I got a kick out of reading this lead story from the Financial Times last week.

It reported, rather breathlessly: “China has demanded the floor plans of all properties rented by foreign missions in Hong Kong, in a move diplomats believe reflects Beijing’s paranoia about overseas interference in the Asian financial hub’s turbulent politics.”

“Paranoia”, in the first paragraph? You mean they haven’t been interfering in Hong Kong? US officials have openly testified before the US Congress about their subversive activities in the city during the 2019 riots, and complained about not getting enough funding, budgets being cut and otherwise not getting all the resources they needed.

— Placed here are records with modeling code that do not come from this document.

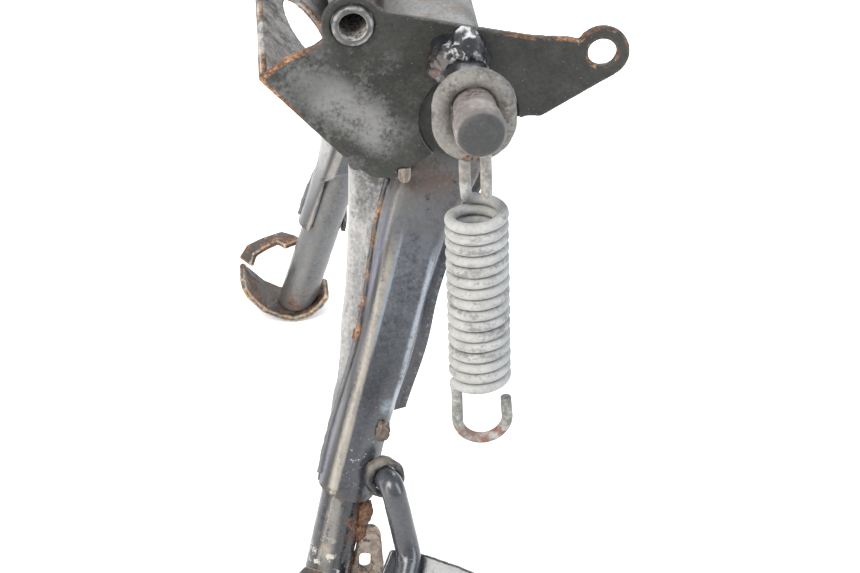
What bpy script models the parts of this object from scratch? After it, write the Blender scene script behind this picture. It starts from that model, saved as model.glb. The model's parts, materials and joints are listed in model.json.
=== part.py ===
"""Motorcycle centre stand: a pressed bracket, a folding two-legged stand and its hanging return spring.

Frame: +X to the rear of the vehicle, +Y to its right, +Z up. The origin is on the axis of the
front frame bolt, midway between the bracket's side plates. Most places are given from the pivot,
in millimetres, and scaled by MM.
"""

import math

import bmesh
import bpy
from mathutils import Matrix, Vector

MM = 0.001
GAP = 0.3  # left between pieces that touch

# Axes, from the front frame bolt in X and Z, and between the axes of the moving bodies
PIVOT = (44.0, 0.0, -43.0)
POST = (-1.8, 24.8)  # spring post, from the pivot, X and Z
RING_Y = -136.0  # plane in which the link ring and the spring hang

# Bracket
PLATE_T = 3.2
PLATE_Y = 95.0  # outer face of a side plate
RECESS_DEPTH = 2.4
RECESS_R = 20.0
LOBE_R = 19.4
FRONT_EAR = (-44.0, 43.0, 12.0)  # X, Z, radius
REAR_EYE = (53.0, 24.7, 10.8)
EAR_HOLE_R = 8.5
EYE_HOLE_R = 5.7
WEB_HOLE = (30.0, 15.0, 26.0)  # place down the web, half height, half width

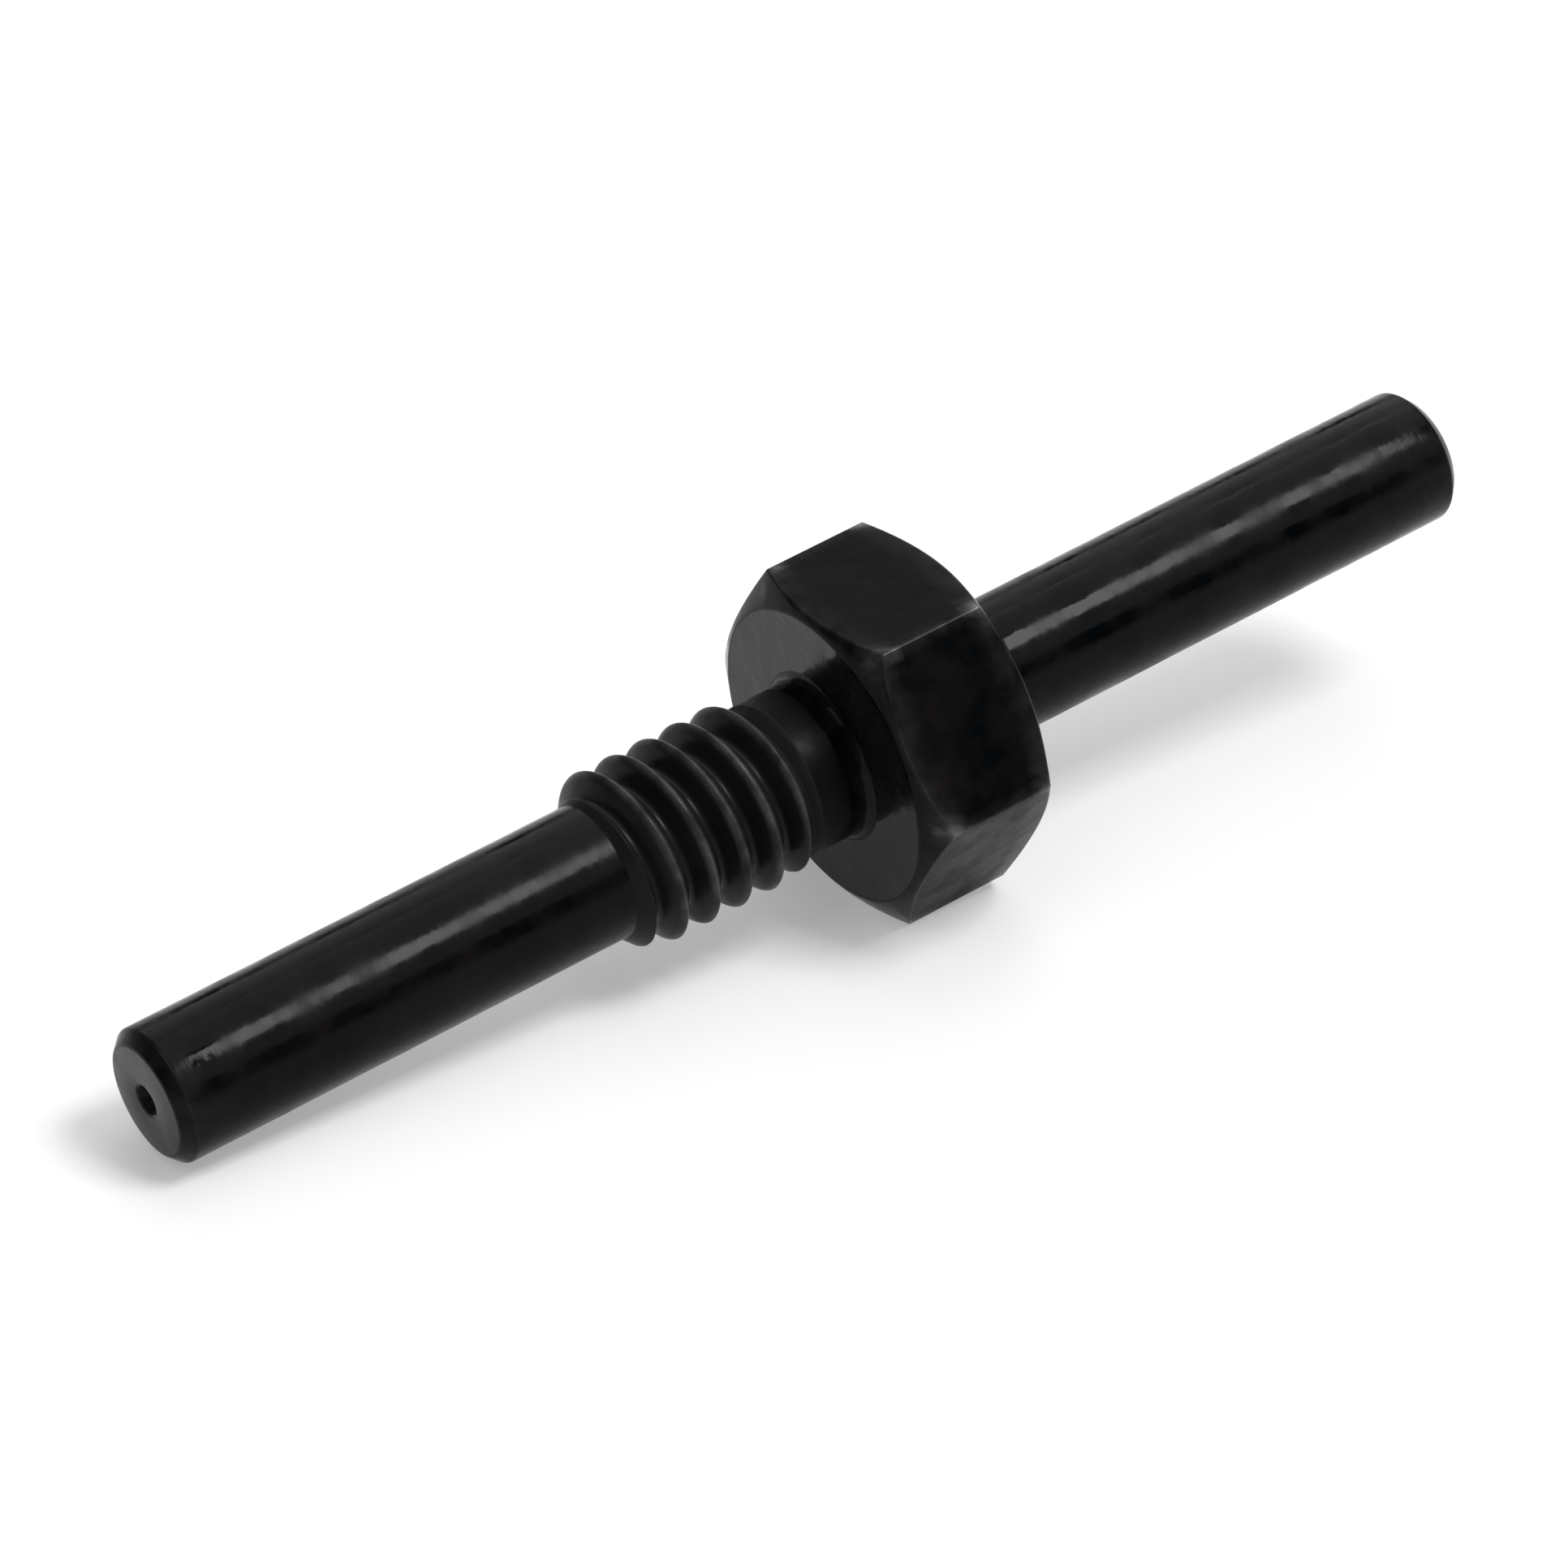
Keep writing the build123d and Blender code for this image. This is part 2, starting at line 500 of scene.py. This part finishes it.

These days, for most Anglo-American news outlets, you can move whole stories about Hong Kong and mainland China from the news section to the op-eds and you wouldn’t know the difference.

So Chinese authorities have demanded, the FT reported, “floor plans, details of rental or sale terms, as well as lease or sale agreements” from foreign missions. That’s actually standard practice on the mainland. Now horror of horrors, it’s being extended to Hong Kong.

It’s about time, I say. There is a new cold war threatening to become a hot war with the United States and its allies against China. What do you think those countries have been doing in Hong Kong, an open Chinese city they could move their spies in and out of easily, or used to?